Conversion mechanism of fuel-N during pyrolysis of biomass wastes

To investigate the conversion of nitrogen bound in biomass fuel (abbreviated to fuel-N) during biomass pyrolysis, wheat straw (WS), rice straw (RS), spent coffee grounds (SCG) and palm kernel cake (PKC) were isothermally pyrolyzed in a horizontal tube reactor at the temperature range of 500-900 degrees C. The concentrations of light gaseous nitrogen containing species (gas-N) were measured online by a Fourier transform infrared (FTIR) spectroscopy gas analyzer, and the corresponding conversion rates were calculated. Results indicated that the conversion of fuel-N to gas-N as well as the evolution of N-functionalities in the portion of fuel-N that maintained in the char (char-N) were consistent regardless of the original N-functionalities in biomass samples. The conversion of fuel-N was found to be highly reliant on the temperature and fuel-N content. 17-47% of the fuel-N was finally retained in the char during pyrolysis. Therefore, the evolution of the N-functionalities from fuel-N to char-N was analyzed by X-ray photoelectron spectroscopy (XPS). Amide-N (N-A) was confirmed to be the dominant N-functionality in the raw biomass samples, and a small amount of pyrrolic-N (N-5), pyridinic-N (N-6) and quaternary-N (N-Q) were also identified. After pyrolysis, N-A was completely vanished in the char.

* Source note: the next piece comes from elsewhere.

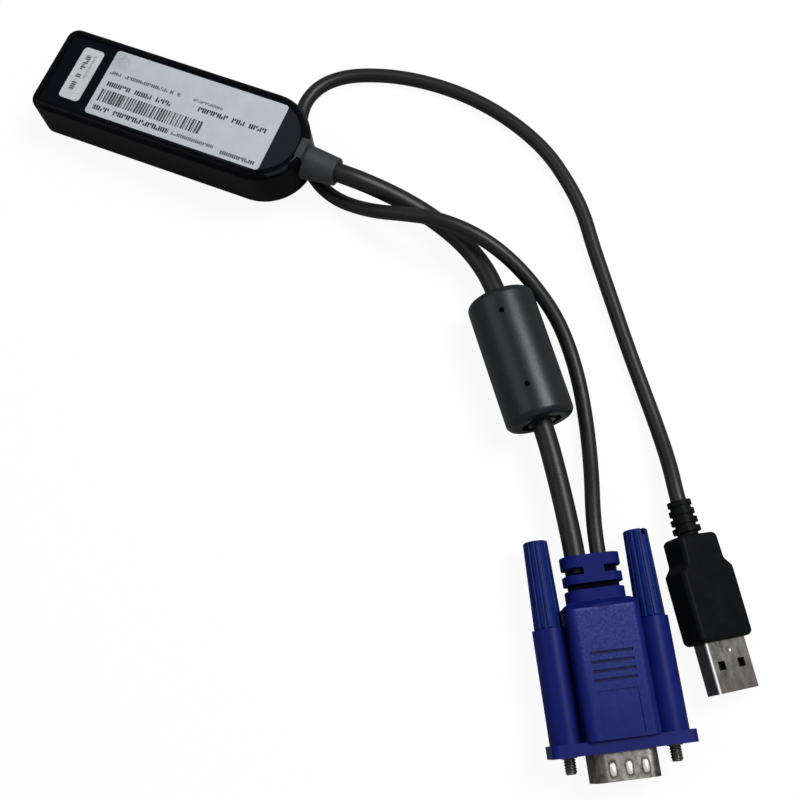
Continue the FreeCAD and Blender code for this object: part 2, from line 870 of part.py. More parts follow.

However, only a very small fraction of N-A was decomposed into NH3 while most of it was preferentially converted to other gas-N (HCN, HNCO and NO) and N-5/N-6. For N-5/N-6, most of them preferred to retain in the char. As the temperature increased, a small amount of N-5/N-6 was converted to more stable N-Q and N-oxides (N-X) structures. Contrary to expected, N-A was also the main contributor to the formation of HCN, while the contribution from N-5/N-6 was less important. Finally, the conversion mechanism of fuel-N was concluded.